Stuck at Tooronga crossing, waiting for the train to pass, mum, with her failing eyesight, could tell that the billboard was something ‘Carey’ but she needed me to read ‘When everybody’s trying to be liked, BE KIND.’
How many likes do you get on Insta, how many friends do you have on Facebook and who is talking about your recent TikTok posts and Be Real uploads? Social media has put enormous pressure on teenagers to concentrate on themselves and being liked. They are so focussed on being judged and judging others that being kind, respectful and compassionate can take second place. Sometimes adolescents need to be reminded to treat others as they would like to be treated, to be inclusive as they would like to be included and indeed to be kind to support their own and others’ mental health. So, despite the billboard message being replaced all too soon with election paraphernalia, KINDNESS holds centricity in Carey Middle School.
This term, Middle School assemblies have been opportunities to emphasise messages of respecting yourself, each other and the environment. Chapel services have encouraged all to think of others, as did the special Saturday APS round which raised over $4000 for the JMB Foundation. The House Fun Run saw many take the moment to encourage and applaud others, and the members of the SRC demonstrated their willingness to care by supporting the staff-student netball match by barbequing 250 sausages in the very chilly weather.
In my classroom visits, the development of kindness in our middle schoolers is very apparent; both through our curriculum and its delivery.
The Year 9 English novel, The Messenger by Markus Zusak, led many classes to the ‘altruistic challenge’. A teacher inviting her neighbour for a luncheon started the students off and then they were cooking dinner for family members, gardening for elderly neighbours, writing letters of gratitude to people that have positively impacted students, buying/picking parents a bunch of flowers and offering up seats on public transport.

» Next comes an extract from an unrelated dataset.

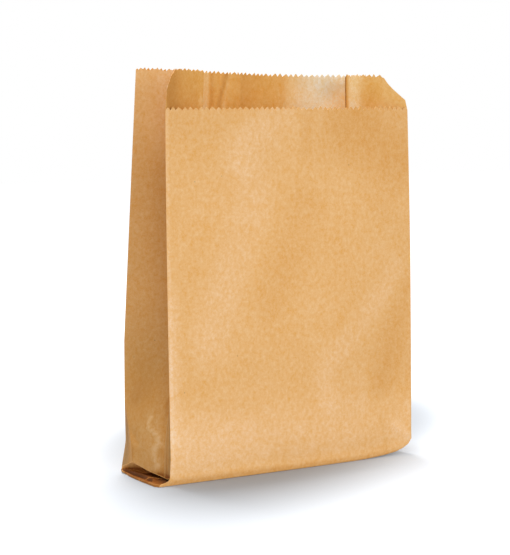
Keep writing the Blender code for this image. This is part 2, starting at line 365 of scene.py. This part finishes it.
def place_on_sheet(column, z):
    """The panel that a column is on, and its distance along that panel."""
    if column < RIGHT_START:
        return "front", column * PANEL_WIDTH / PANEL_COLUMNS
    if column < BACK_START:
        return "right", (column - RIGHT_START) * 2 * GUSSET_HALF / GUSSET_COLUMNS
    if column < LEFT_START:
        return "back", (LEFT_START - column) * PANEL_WIDTH / PANEL_COLUMNS
    return "left", (column - LEFT_START) * 2 * GUSSET_HALF / GUSSET_COLUMNS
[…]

What great examples of small acts of kindness.
The Year 8 Changemakers class has always stressed that you must give kind, specific and helpful feedback when critiquing prototypes. They appeared to have taken kindness one step further as they required each group to develop their own Empathy Tasks. Everything from a game of Scissors, Paper, Rock with the losers joining an ever growing congo line; which eventually became so entwined that they couldn’t move (just like getting stuck in a traffic jam) to a ‘hands-up’ activity; do you have a job, an iphone, a plane ticket, and suddenly you realise that your privacy has been breached (in the same way automated car technology knows everything about you). What great examples of developing feelings for others.
Science classes where Year 7s patiently supported each other to light the Bunsen burner, Drama classes where students respectfully coped as a recently absent cast member improvised the script rather more than expected, sharing in the Transformative Repair Art project and the compassion shown towards the Ted Talkers are among many other examples of kindness in action.
Certainly, all members of the Charlie and the Chocolate Factory cast, crew and band will need that extra bit of kindness during their performance week. It is a fabulous production and congratulations go to all involved. What a wonderful team effort.
As the Term wraps up and we all look towards the holidays with its break from routine and a chance to do something different, please remember to BE KIND to each other and yourself!